Neuropediatrics 2012; 43(01): 001-009
DOI: 10.1055/s-0032-1307449
Review Article
Thieme Medical Publishers 333 Seventh Avenue, New York, NY 10001, USA.

A Clinical Approach to Arterial Ischemic Childhood Stroke: Increasing Knowledge over the Last Decade

Maja Steinlin
1  Department of Neuropaediatrics, University Children's Hospital, Bern, Switzerland
› Author Affiliations
Further Information

Publication History

18 April 2011

03 February 2012

Publication Date:
19 March 2012 (online)


Childhood stroke is increasingly being recognized as an important burden not only for affected children and families, but also for socioeconomic reasons.
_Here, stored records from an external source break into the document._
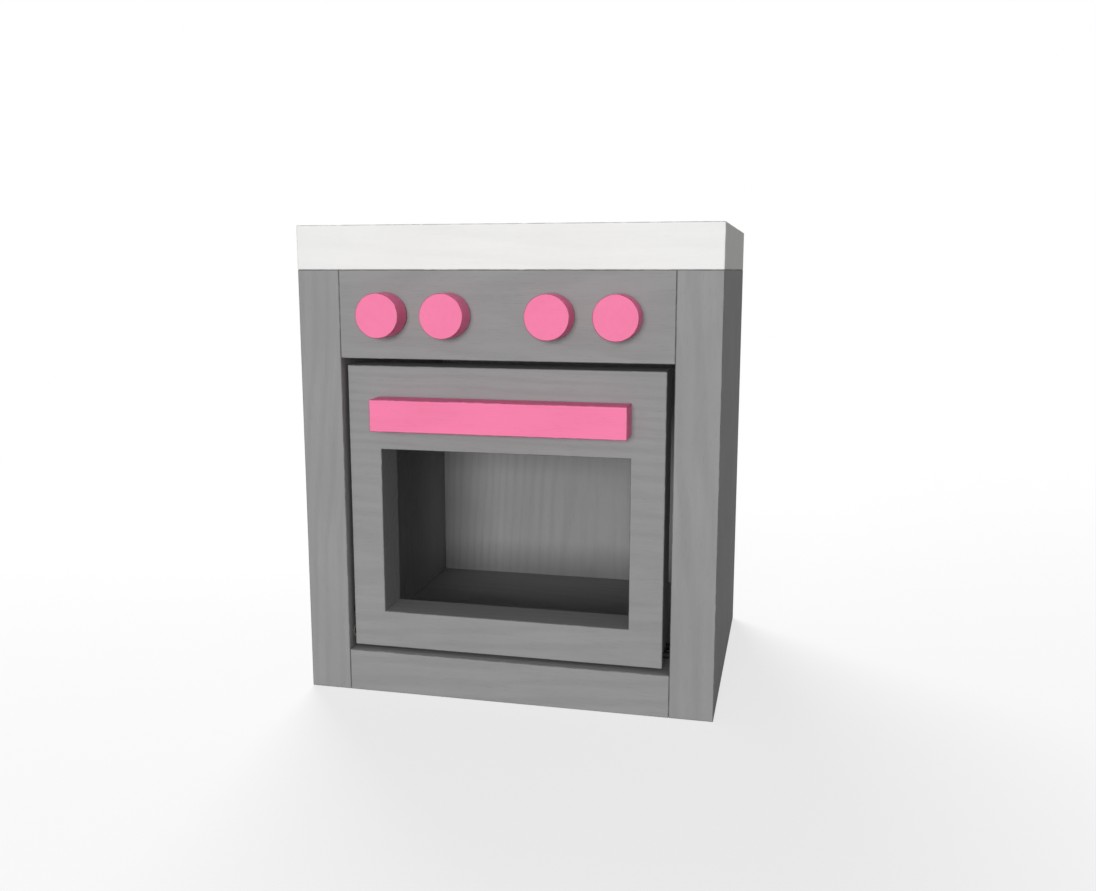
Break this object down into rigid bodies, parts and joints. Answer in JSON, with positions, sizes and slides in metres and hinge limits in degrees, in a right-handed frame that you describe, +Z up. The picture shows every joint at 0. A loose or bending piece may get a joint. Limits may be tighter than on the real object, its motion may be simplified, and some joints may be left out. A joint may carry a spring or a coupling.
{
  "type": "toy oven",
  "caption": "Boxy toy oven of thick painted boards, with a drop-down windowed door, a bar handle and round turning knobs.",
  "frame": {"origin": "on the floor, under the middle of the oven's bounding box, knobs included", "axes": "+Z up, +X to the right seen from the front, +Y from the door towards the back"},
  "size_m": [0.387, 0.3248, 0.4415],
  "materials": {
    "grey_paint": "satin paint",
    "white_paint": "satin paint",
    "pink_paint": "satin paint",
    "charcoal_paint": "satin paint",
    "bare_beech": "bare",
    "steel": "zinc plated",
    "nylon": "matte"
  },
  "bodies": {
    "cabinet": {"side_left": "grey_paint", "side_right": "grey_paint", "floor_board": "grey_paint", "worktop": "white_paint", "knob_panel": "grey_paint", "back_panel": "grey_paint", "oven_roof": "grey_paint", "floor_dowels": "bare_beech", "worktop_dowels": "bare_beech", "panel_dowels": "bare_beech", "back_screws": "steel", "hotplate_front_left": "charcoal_paint", "hotplate_front_right": "charcoal_paint", "hotplate_rear_left": "charcoal_paint", "hotplate_rear_right": "charcoal_paint", "hinge_bush_left": "nylon", "hinge_bush_right": "nylon", "front_washer_1": "nylon", "front_washer_2": "nylon", "front_washer_3": "nylon", "front_washer_4": "nylon"},
    "door": {"door_board": "grey_paint", "door_handle": "pink_paint", "handle_screws": "steel", "hinge_pin_left": "steel", "hinge_pin_right": "steel", "stop_pin_left": "steel", "stop_pin_right": "steel"},
    "turning_knob_1": {"knob_1": "pink_paint", "spindle_1": "bare_beech", "retainer_1": "steel", "retainer_screw_1": "steel"},
    "turning_knob_2": {"knob_2": "pink_paint", "spindle_2": "bare_beech", "retainer_2": "steel", "retainer_screw_2": "steel"},
    "turning_knob_3": {"knob_3": "pink_paint", "spindle_3": "bare_beech", "retainer_3": "steel", "retainer_screw_3": "steel"},
    "turning_knob_4": {"knob_4": "pink_paint", "spindle_4": "bare_beech", "retainer_4": "steel", "retainer_screw_4": "steel"}
  },
  "joints": [
    {"name": "door_hinge", "type": "hinge", "parent": "cabinet", "child": "door", "pos_m": [0, -0.1221, 0.054], "axis": [1, 0, 0], "range_deg": [0, 90]},
    {"name": "knob_1_turn", "type": "hinge", "parent": "cabinet", "child": "turning_knob_1", "pos_m": [-0.1081, -0.1376, 0.36], "axis": [0, -1, 0], "continuous": true},
    {"name": "knob_2_turn", "type": "hinge", "parent": "cabinet", "child": "turning_knob_2", "pos_m": [-0.0485, -0.1376, 0.36], "axis": [0, -1, 0], "continuous": true},
    {"name": "knob_3_turn", "type": "hinge", "parent": "cabinet", "child": "turning_knob_3", "pos_m": [0.0459, -0.1376, 0.36], "axis": [0, -1, 0], "continuous": true},
    {"name": "knob_4_turn", "type": "hinge", "parent": "cabinet", "child": "turning_knob_4", "pos_m": [0.1055, -0.1376, 0.36], "axis": [0, -1, 0], "continuous": true}
  ]
}
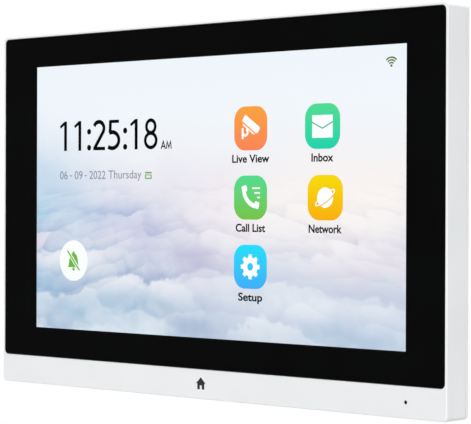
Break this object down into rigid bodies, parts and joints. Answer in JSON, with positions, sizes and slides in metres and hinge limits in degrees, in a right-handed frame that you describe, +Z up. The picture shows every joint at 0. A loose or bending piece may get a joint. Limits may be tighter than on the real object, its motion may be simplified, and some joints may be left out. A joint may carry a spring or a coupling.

A primary problem is delayed diagnosis, due to the many mimics of childhood stroke, and the variety of manifesting symptoms. The most important is hemiparesis (with/without dysphasia or facial palsy), but ataxia, seizures, and many more are also possible. Suspicion of stroke has to be ascertained by neuroimaging, gold standard being (diffusion weighted) magnetic resonance. Risk factors are multiple, but their presence might help to increase the suspicion of stroke. The most important factors are infectious/parainfectious etiologies, frequently possibly manifesting by transient focal cerebral arteriopathy (FCA). Cardiological underlying problems are the second most important. Arteriopathies can be detected in about half of the children, besides FCA and dissection and MoyaMoya disease are the most important. Hereditary coagulopathies increase the risk of stroke. There is still a controversy on best treatment in children: platelet antiaggregation and heparinization are used about equally. Thrombolysis is being discussed increasingly. Severity of symptoms at manifestation and on follow-up are not less significant in children than in young adults. About two-third of the children have significant residual neurological problems and a majority cognitive and behavior problems.